Outlook: What to Watch

Positive Catalysts

Strategic intervention by Reliance Industries to restructure or revitalise the business model.
Meaningful cost rationalisation that narrows operating losses and improves margins.
Revenue stabilisation or growth in core transport infrastructure operations.
Asset monetisation or capital reallocation that improves return on equity.

Red Flags

Further widening of operating losses beyond current 37% of revenue.
Continued revenue decline below ₹8 crores quarterly, indicating business erosion.
Sustained negative operating cash flow requiring investment liquidation to fund operations.
Reduction in other income that would expose underlying business losses.
Break below 52-week low of ₹620.50, signalling further technical deterioration.

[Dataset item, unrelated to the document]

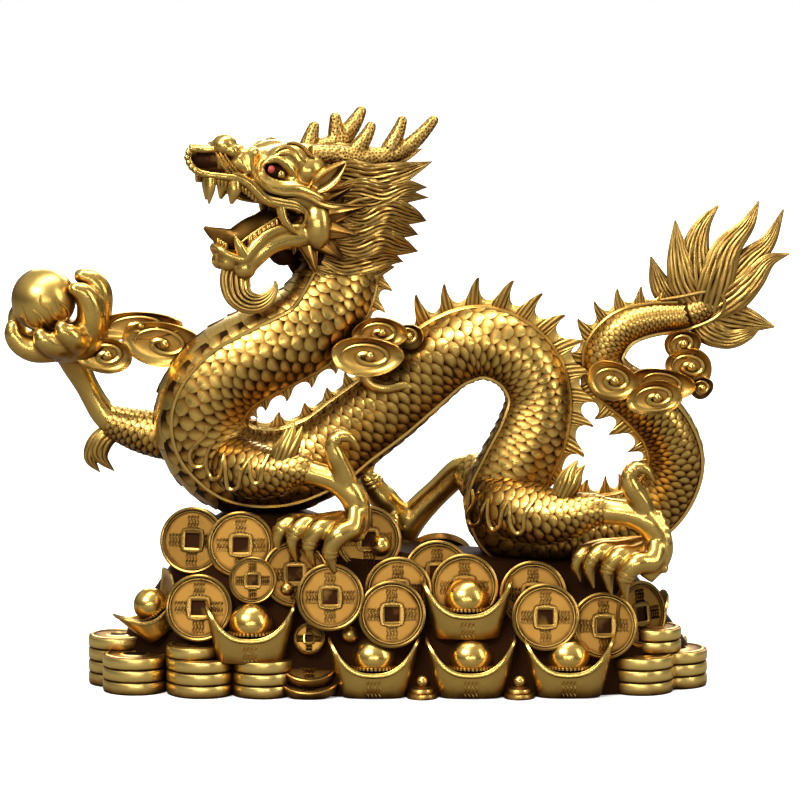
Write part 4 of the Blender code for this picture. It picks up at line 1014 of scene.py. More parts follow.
# Hair: each lock is a flat bar with grooves, ending in a point
maneLook = {
    "sides": 74, "steps": 27, "ridges": 17, "depth": 0.27, "flat": 0.75, "swirl": 0.35,
    # patina and painted shade of the core below the locks; the throat's place, half sizes and painted shade,
    # a dark egg in the throat
    "coreShadeAndPatina": 0.5, "throat": ((7, 5, -26), (8, 6, 6.4)), "throatShade": 0.85,
}
beardLook = {"sides": 90, "steps": 40, "ridges": 15, "depth": 0.24, "flat": 0.7}
mane = [
    [(-6, 12, 14, 3), (-16, 15, 15, 7), (-30, 15.5, 12, 7.5), (-46, 15, 13, 6.2), (-58, 14, 15.5, 3),
     (-67, 13, 17.8, 0.2)],
    [(-10, 17, 6, 3), (-22, 19, 7, 6.4), (-36, 19, 3.5, 6.4), (-50, 17.5, 6, 4.2), (-62.5, 16, 5.4, 0.2)],
    [(-14, 18, 2, 3), (-28, 19.5, -1, 5.6), (-44, 18.5, 2, 4.8), (-63.4, 16, 0.2, 0.2)],
    [(-12, 18, -5, 3), (-24, 20, -8, 6.4), (-38, 19.5, -4, 6.6), (-52, 18, -8, 4.8),
     (-61.8, 17, -11.4, 0.2)],
    [(-10, 18, -13, 3), (-22, 20.5, -14, 6.2), (-36, 19.5, -11, 5.6), (-48, 18, -15, 4.2),
     (-57, 17, -18, 0.2)],
    [(-8, 18, -20, 3), (-20, 20.5, -22, 6.6), (-34, 19.5, -19, 6.6), (-46, 18, -23, 5),
     (-57, 17, -26.4, 0.2)],
    [(-4, 16, -27, 3), (-14, 19, -31, 6.4), (-28, 18.5, -30, 6.2), (-40, 17, -29, 4.2),
     (-49, 16, -31.2, 0.2)],
    [(2, 13, -31, 0.5), (-10, 16.5, -36, 5.6), (-24, 16.5, -37.5, 5.4), (-38, 14, -34.5, 3.2),
     (-46, 13, -34, 0.2)],
    [(-10, 5, 20, 3), (-24, 7.5, 21, 6.8), (-40, 9, 19.5, 5.6), (-54, 8.5, 21, 3), (-64, 8, 24, 0.2)],
]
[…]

The Verdict: Avoid Until Fundamental Turnaround Materialises

STRONG SELL

Score: 9/100

For Fresh Investors: Avoid initiating positions. The combination of widening operating losses, declining revenues, negative cash flows, and stretched valuation multiples presents an unfavourable risk-reward profile. Whilst Reliance Group parentage provides some comfort, it has not translated into operational improvements over multiple quarters.

For Existing Holders: Consider exiting on any technical bounce towards ₹820-₹850 levels. The deteriorating financial trend, minimal institutional interest, and persistent inability to generate positive returns on capital suggest limited near-term catalysts for value creation. The 96x P/E multiple appears unjustifiable given current fundamentals.

Fair Value Estimate: ₹550-₹600 (25-30% downside from current levels), based on normalised P/BV of 1.5-1.75x applied to book value of ₹313.85, reflecting weak ROE and negative operational trends.

Note— ROCE = (EBIT - Other Income)/(Capital Employed - Cash - Current Investments)

⚠️ Investment Disclaimer

This article is for educational and informational purposes only and should not be construed as financial advice. Investors should conduct their own due diligence, consider their risk tolerance and investment objectives, and consult with a qualified financial advisor before making any investment decisions.